Condições impostas pelo governo dos Estados Unidos impedem vistoria independente, diz a entidade

ONU desiste de inspecionar Guantánamo

Jane Mingay/Associated Press
Moazzam Begg, que foi prisioneiro em Bagram, no Afeganistão, e Guantánamo, em Cuba, chora durante entrevista em Londres


FÁBIO VICTOR
DE LONDRES

A Comissão de Direitos Humanos da ONU anunciou ontem ter desistido de inspecionar o campo de prisioneiros da base militar americana de Guantánamo, em Cuba, depois que os Estados Unidos colocaram seguidos entraves a uma vistoria independente.
Prevista para 6 de dezembro, a ida de inspetores a Guantánamo, onde há cerca de 500 presos acusados pelos EUA de terrorismo, foi abortada ante a falta de resposta dos americanos a um ultimato da ONU que expirou ontem.
Desde 2002, quando a base naval virou campo de prisioneiros supostamente ligados à Al Qaeda e ao Taleban, entidades de defesa dos direitos humanos e ex-detentos denunciam casos de tortura e maus-tratos em Guantánamo.
"A posição dos Estados Unidos é decepcionante, porque afronta a aplicação das leis universais de inspeção das Nações Unidas, sem as quais seria impossível garantir um trabalho justo e isento", afirmou o relator especial da ONU Paul Hunt, que participou em Londres de uma entrevista coletiva organizada pela Anistia Internacional e pela ONG Reprieve.
Os EUA alegam que o acesso pessoal aos presos é restrito à Cruz Vermelha e que seriam permitidas aos inspetores licenças semelhante às dadas a congressistas americanos.
Pleitos para que grupos independentes vistoriassem o local começaram já em 2002, mas as negociações da ONU com o governo americano só se tornaram oficiais em junho de 2004, quando um grupo de entidades liderado pelas Nações Unidas enviou a primeira carta solicitando permissão. Seguiram-se outras, mais tarde acrescidas de reuniões com representantes dos departamentos de Estado e da Defesa dos EUA.
Os americanos aceitaram com restrições a inspeção, limitando a visita a um dia, em vez dos três dias solicitados, e a apenas três inspetores, e não cinco, como queria a ONU. Mas não responderam ao ponto crucial: o que poderia ser feito pelos fiscais.

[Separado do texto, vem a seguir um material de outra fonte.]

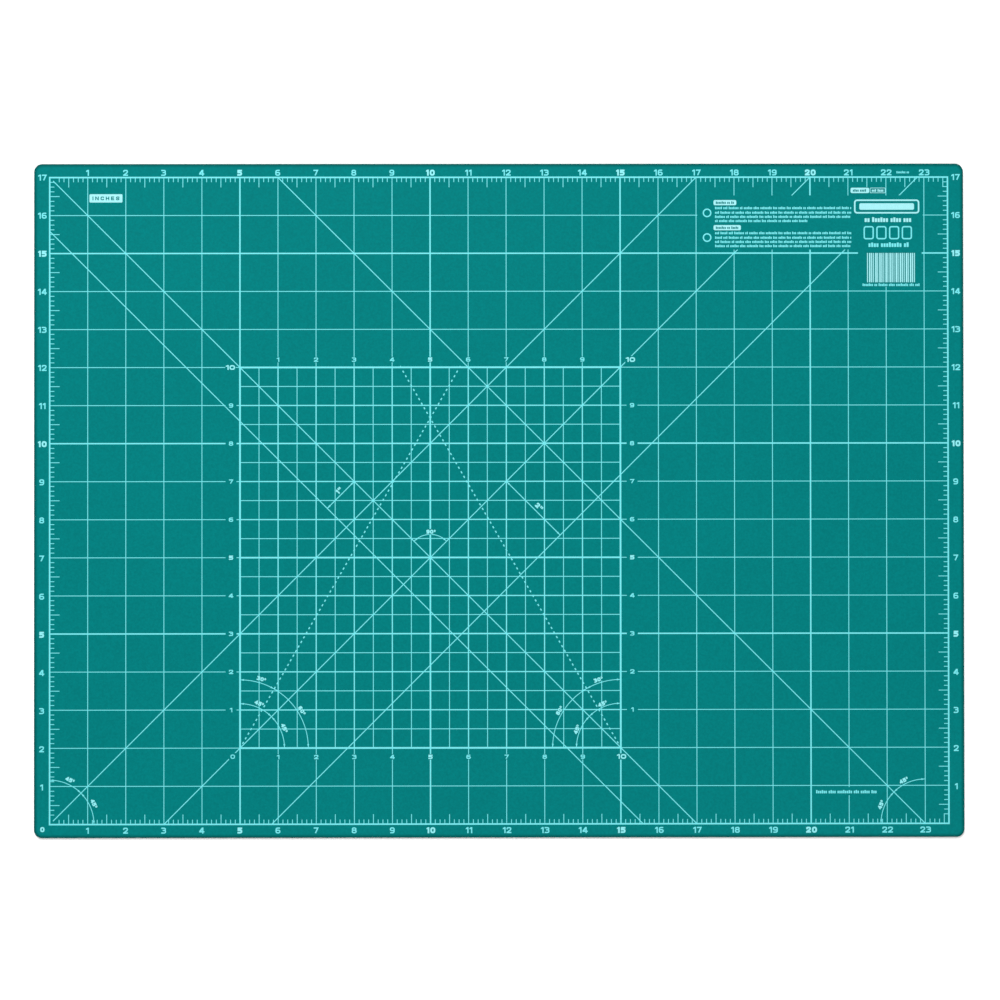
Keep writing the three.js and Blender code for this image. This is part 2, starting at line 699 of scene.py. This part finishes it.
def edge_round(face_height, side_height):
    """(inset, height) along a rounded edge, from the upright side to the flat face."""
    steps = []
    for i in range(EDGE_STEPS + 1):
        angle = math.radians(90 * i / EDGE_STEPS)
        inset = EDGE_ROUND_WIDTH * (1 - math.cos(angle))
        height = side_height + (face_height - side_height) * math.sin(angle)
        steps.append((inset, height))
    return steps


def make_sheets():
    green = soft_plastic("green_soft_plastic")
    core = core_plastic("core_plastic")
    upper = edge_round(THICKNESS, THICKNESS - EDGE_ROUND_DEPTH)
    upper += [(RIM_SHADE_WIDTH, THICKNESS), (2 * RIM_SHADE_WIDTH, THICKNESS)]
    upper = [(SEAM_DEPTH, CORE_TOP), (0, CORE_TOP + SEAM_DEPTH), *upper]
    lower = edge_round(0, EDGE_ROUND_DEPTH)
    lower += [(RIM_SHADE_WIDTH, 0), (2 * RIM_SHADE_WIDTH, 0)]
    lower = [(SEAM_DEPTH, CORE_BOTTOM), (0, CORE_BOTTOM - SEAM_DEPTH), *lower]
    lower.reverse()
    middle = [(SEAM_DEPTH, CORE_BOTTOM), (SEAM_DEPTH, CORE_TOP)]
    sheets = [
        ("top_cutting_sheet", "top_sheet", upper, green, "green_soft_plastic"),
        ("hard_core_sheet", "core_sheet", middle, core, "core_plastic"),
        ("bottom_cutting_sheet", "bottom_sheet", lower, green, "green_soft_plastic"),
    ]
    for node, name, profile, material, slot in sheets:
        sheet = lofted_sheet(name, profile, material)
        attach(sheet, "root")
        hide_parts(node)


# ---------------------------------------------------------------------------------------------
# What the two rulings share.


def weight_of(count):
    """The weight of a numeral's strokes."""
    return BOLD if count % BOLD_EVERY == 0 else REGULAR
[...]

Isso está descrito num documento de nome empolado elaborado pela comissão, "Termos de Referência de Missões de Verificação sob Procedimentos Especiais".
Entre as condições estavam as de que a missão precisaria ter acesso irrestrito aos presos, incluindo a possibilidade de entrevistas reservadas, o que foi detalhado em carta enviada ao governo americano em 31 de outubro. Como até a última terça não houvera resposta, a comissão enviou nova correspondência, estipulando um prazo até a zero hora de ontem para que fosse dada uma posição, do contrário desistiria.
"É particularmente desapontador que que o governo dos EUA, que tem firmemente declarado os seus compromissos com os princípios de independência e objetividade dos mecanismos de verificação, não esteja pronto para aceitar os termos da inspeção", diz comunicado dos inspetores.
"Isso não quer dizer que não continuemos dispostos a ir a Guantánamo num futuro próximo, desde que os americanos garantam plena cooperação", esclareceu Manfred Nowak, outro que deveria viajar à base naval.
Mesmo sem a visita de inspeção, a comissão da ONU deve finalizar até dezembro um relatório sobre a situação dos presos em Guantánamo, que deve ser apresentado em março à alta comissária da entidade para direitos humanos, Louise Arbour.
Durante o final de semana, a Anistia Internacional fará uma mobilização em Londres contra a tortura, com a presença de alguns ex-detentos de Guantánamo. Um dos atos é um protesto amanhã à tarde em Downing Street, onde fica a residência oficial do primeiro-ministro Tony Blair.

Campos na Europa
A Anistia também disse ter indícios suficientes para crer na informação, publicada nesta semana pelo "Washington Post", de que a CIA (agência de inteligência dos EUA) mantém prisões secretas na Europa para deter exclusivamente suspeitos de terrorismo.